Jokes aside, Assassin’s Creed: Unity had a rocky start to say the least. It was wrought with game breaking bugs, visual glitches and a drop in frame rate that made PC gamers everywhere cry out in anguish. We lowly console gamers had a rotten taste left in our collective mouths too, when Ubisoft announced the game would be locked at 30 frames per second on the next gen systems with a resolution of 900 pixels. It was a strong blow and hard to understand the justification when it had been touted as the ‘definitive next-gen experience’.
With that in mind, Ubisoft employees have spent their time since Unity’s release with their heads dragged along the ground, presumably to have the position already assumed when bowing in shame for being just the worst. Something happened however, halfway through reviewing this game… A four gigabyte patch.
With that in mind, I made my best efforts to revaluate my jaded view of Unity to see if any diamonds could be found in the rough.
Let’s make a quick overview of the technical aspects to see if the patch made any noticeable difference. The framerate itself is a lot smoother than it previously was pre-patch, which is a start. There are however noticeable drops in parts of Paris that receive higher footfall (see: future tourist traps). Whilst some of the most recognisable spots look stunning from high vantage points, the cracks do start to show when making your way through the vast swathes of people.

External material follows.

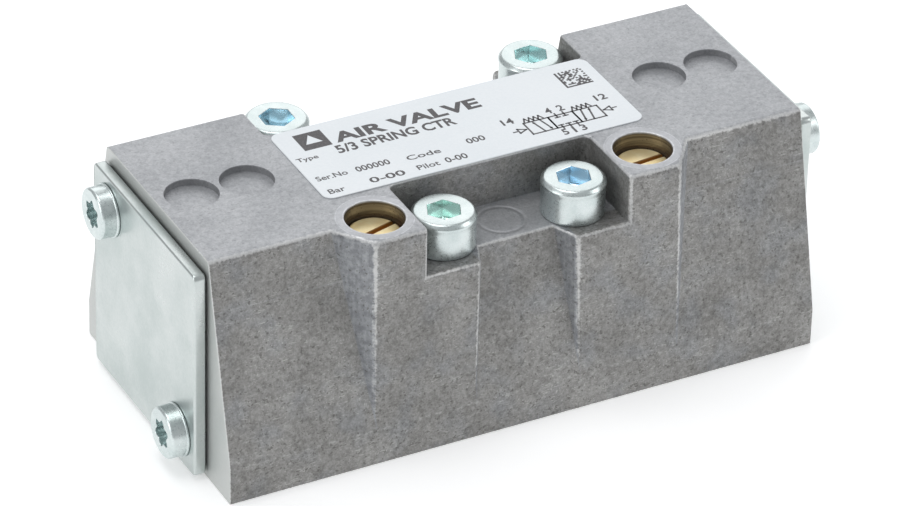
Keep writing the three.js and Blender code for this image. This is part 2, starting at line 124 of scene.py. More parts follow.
class Value:
    """A number worked out anew at each point of a surface."""

    def __init__(self, tree, socket):
        self.tree, self.socket = tree, socket

    def maths(self, operation, other):
        made = add(self.tree, "ShaderNodeMath", {0: self, 1: other}, operation=operation)
        return Value(self.tree, made.outputs[0])

    def __add__(self, other):
        return self.maths("ADD", other)

    def __sub__(self, other):
        return self.maths("SUBTRACT", other)

    def __mul__(self, other):
        return self.maths("MULTIPLY", other)

    def larger(self, other):
        return self.maths("MAXIMUM", other)

    def mapped(self, low, high, to_low, to_high, **settings):
        inputs = {0: self, 1: low, 2: high, 3: to_low, 4: to_high}
        return Value(self.tree, add(self.tree, "ShaderNodeMapRange", inputs, **settings).outputs[0])

    def line(self, low, high, to_low, to_high):
        """A straight map, continued on both sides: low becomes to_low and high becomes to_high."""
        return self.mapped(low, high, to_low, to_high, interpolation_type="LINEAR", clamp=False)

    def ramp(self, low, high, to_low=0.0, to_high=1.0):
        """A soft step: from low to high it goes from to_low to to_high, and stays there."""
        return self.mapped(low, high, to_low, to_high, interpolation_type="SMOOTHSTEP")

    def fall(self, low, high):
        """1 up to low and 0 from high on."""
        return self.ramp(low, high, 1.0, 0.0)

    def between(self, low, high, soft):
        """1 between low and high, 0 outside, soft at both ends."""
        return self.ramp(low - soft, low + soft) * self.fall(high - soft, high + soft)


def colour(red, green, blue):
    return (red, green, blue, 1.0)


class Finish:
    """A material under construction: its surface shader, its noises and the piece's own coordinates."""

    def __init__(self, name, metallic, roughness):
        self.material = bpy.data.materials.new(name)
        self.material.use_nodes = True
        self.tree = self.material.node_tree
        self.shader = self.tree.nodes["Principled BSDF"]
        self.shader.inputs["Metallic"].default_value = metallic
        self.shader.inputs["Roughness"].default_value = roughness
        self.place = add(self.tree, "ShaderNodeTexCoord", {}).outputs["Object"]
        split = add(self.tree, "ShaderNodeSeparateXYZ", {0: self.place})
        x, self.y, self.z = (Value(self.tree, output) for output in split.outputs)
        self.reach = x.maths("ABSOLUTE", 0.0)

    def wire(self, socket, value):
        self.tree.links.new(getattr(value, "socket", value), self.shader.inputs[socket])

    def bump(self, height, depth_mm):
        inputs = {"Height": height, "Distance": depth_mm * MM, "Strength": 1.0}
        self.wire("Normal", add(self.tree, "ShaderNodeBump", inputs).outputs[0])

    def mix(self, share, first, second):
        """The first colour where share is 0, the second where it is 1."""
        return add(self.tree, "ShaderNodeMix", {0: share, 6: first, 7: second}, data_type="RGBA").outputs[2]

    def attribute(self, name):
        """What the mesh stores under this name for its points or corners."""
        made = add(self.tree, "ShaderNodeAttribute", {}, attribute_name=name)
        return Value(self.tree, made.outputs["Fac"])

    def cloud(self, size_mm, detail, roughness=0.6):
        """Noise from 0 to 1 whose lumps are about size_mm across."""
        inputs = {"Vector": self.place, "Scale": 1 / (size_mm * MM), "Detail": detail, "Roughness": roughness}
        return Value(self.tree, add(self.tree, "ShaderNodeTexNoise", inputs).outputs["Fac"])

    def stretched(self, turn, scale, detail):
        """Noise on turned coordinates, each with its own scale in lumps per metre."""
        moved = add(self.tree, "ShaderNodeMapping", {"Vector": self.place, "Rotation": turn, "Scale": scale})
        inputs = {"Vector": moved.outputs[0], "Scale": 1.0, "Detail": detail}
        return Value(self.tree, add(self.tree, "ShaderNodeTexNoise", inputs).outputs["Fac"])

    def streaks(self, turn, long_mm, thin_mm):
        """Noise drawn out along one direction, as brushed lines or scratches are."""
        thin = 1 / (thin_mm * MM)
        return self.stretched(turn, (1 / (long_mm * MM), thin, thin), 2.0)

    def radius_from(self, x, y):
        """Distance from the upright axes at x and -x."""
        flat = add(self.tree, "ShaderNodeCombineXYZ", {0: self.reach, 1: self.y}).outputs[0]
        made = add(self.tree, "ShaderNodeVectorMath", {0: flat, 1: (x, y, 0)}, operation="DISTANCE")
        return Value(self.tree, made.outputs["Value"])


# %% [markdown]
# ## Where things are
#
# The finishes and pieces need a few places: the height of the deck and of the shelves, and the
# axes of the screws and regulators. They are read from the CAD nodes.

# %% Places from the frame
ENDS = ("left", "right")
HEAD_H = 5.0 * MM


def box_of(node):
    low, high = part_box(node)
    return Vector(low), Vector(high)


def middle(node):
    low, high = box_of(node)
    return (low + high) / 2


BLOCK_LOW, BLOCK_HIGH = box_of("valve_body")
DECK_Z = BLOCK_HIGH.z
END_X = BLOCK_HIGH.x
SHELF_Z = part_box("mounting_screw_front_left")[1][2] - HEAD_H
REGULATOR = {end: middle(f"flow_regulator_{end}") for end in ENDS}
REGULATOR_TOP = max(box_of(f"flow_regulator_{end}")[1].z for end in ENDS)
BORE_AT = (REGULATOR["right"].x, REGULATOR["right"].y)
PLATE_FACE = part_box("end_plate_right")[1][0]
SCREW_NODES = [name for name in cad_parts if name.startswith("mounting_screw_")]
END_SCREW_NODES = [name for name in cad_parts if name.startswith("end_screw_")]
print("deck", round(DECK_Z / MM, 2), "shelf", round(SHELF_Z / MM, 2), "screws", len(SCREW_NODES))

# %% [markdown]
# ## The casting's finish
#
# A die casting that has been tumbled is a dull, speckled grey: soft clouds several millimetres
# across, a finer mottle, small bright and dark specks, and short scratches from the tumbling
# stones. The deck is smoother, a little bluer and lighter than the walls; its lighter colour is
# partly its own and partly a painted highlight, which the shelves share, and the pocket walls are
# darkened as painted shade. The slanting flanks of the bosses lie too deep for the stones, so they
# keep the smooth bluish cast skin with drawing lines. The two end faces and a ring round each
# regulator are machined and lighter, with painted highlights along the edge lines of the ring and
# the bore. Tumbling polishes the edges first. An attribute on the mesh is 1 along the rounded
# edges and 0 on the faces, and noise breaks it into ragged bright patches: partly this wear and
# partly a painted highlight along the rounded edges.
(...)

Is any of this game-breaking though? Not particularly. When looking at this through the context of the story, it actually starts to make sense. Unity sets itself out in a similar way to Black Flag, meaning that rather than being set inside the Animus like other Assassin’s Creed games, this one is set up as a video-game within a video-game. Instead of being a tester at Abstergo Entertainment, you are end user of the final product. The ‘game’ is then hacked by the assassins, and it is up to you to help them by completing the memory sequences of the new protagonist Arno Dorian to help their cause.
It puts the many hiccups into perspective; an ominous illuminati-esque organisation that manufactures video-games as a method of data-mining sensitive information in turn for power and profit are being ‘hacked’ by a small group of freedom fighters.

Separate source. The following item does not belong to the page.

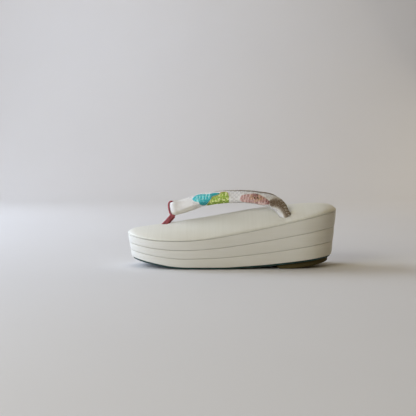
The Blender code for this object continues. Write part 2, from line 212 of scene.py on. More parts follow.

Art imitating life, vice-versa and all that, I suppose…
How does Unity compare to the rest of the franchise? Its predecessor, Black Flag, was a fantastic game with one major flaw; the story missions were repetitive and dragged the free-roaming of the Caribbean down (You played as a pirate. The last thing you should feel is restricted). Unity doesn’t so much suffer the same problem as the polar opposite. I found myself enjoying the more open approach to completing missions (with optional objectives to make the escape cleaner and quicker) and less so for the vast collection of side-quests. Some were entertaining, however, with the historical events and characters being an entertaining outing, helping to flesh out the world of Revolutionary France outside of the main story.
The free-running gameplay has been some of the most fluid and natural in the series yet. I experienced no issues climbing up and down large structures as movement felt more natural in the city of Paris than it ever has. Less like a system of interlocking rails, predetermining my jumping arch as I furiously find myself grabbing a ledge that was next to the door I was trying to pass through.
The animation also deserves a mention. The heavy movements made by Arno as he traverses over buildings looks and feels natural, he feels more like a real person with real weight as opposed to a proto-human with the world’s most robust ankle joints.
Of course, one of the most heavily touted features was the new cooperative multiplayer, and relying on the online community to help you perform complex manoeuvres around an intricate landscape works just as well as it sounds. I dipped into some of the co-op missions that were decorated around Paris and I can tell you, they were nothing like the E3 trailer, unless the trailer itself contained a scene where two master assassins awkwardly try to scramble through the same window as they race for their target. Luckily however, these missions were purely optional so I didn’t have to dwell on them for too long.
While I did enjoy the main gameplay, there were several aspects of it that I found quite limiting. As with most Assassin’s Creed games, the in-world currency allows you to purchase upgrades, be it your safehouse or your impressive arsenal. Previous entries had the problem of a broken economy as soon as you could purchase upgrades that generated large sums of money, making things fairly easy around the middle-mark. Unity however, has the opposite problem.
I struggled to come by any substantial amounts of money in-game that would allow me to purchase the necessary upgrades. While I appreciated the added difficulty, I could only feel that this was not a reason as to why this was the case, especially when I was given the opportunity to buy the exact same items for real-world money as an alternative for my time and efforts. Let them eat cake, indeed.
United or Untied?
I love Assassin’s Creed as a series; its story has been consistently engaging and I genuinely feel like I am benefiting from the historical facts and figures throughout (I am a huge history nerd, which is what enticed me to the series in the first place). The issue I have with Unity is the bitter-sweet notion that this isn’t just another way of filling an annual balance sheet like other series do; each entry has felt like a meaningful addition. The world and the lore are so rich with detail, that it’s hard to justify the draw-ins when the issues remain so prevalent.
Would I recommend it for its gameplay? Absolutely. Ubisoft have fixed a lot of the mechanics that made Assassin’s Creed feel clunky. For the technical/monetary side of things? Most likely not. If you can pick this up in a few months’ time (possibly with the upcoming Dead Kings expansion pack) with a cheaper price tag, by all means, you should, if only to keep up with the increasingly complicated story that would make even Metal Gear Solid scratch its head.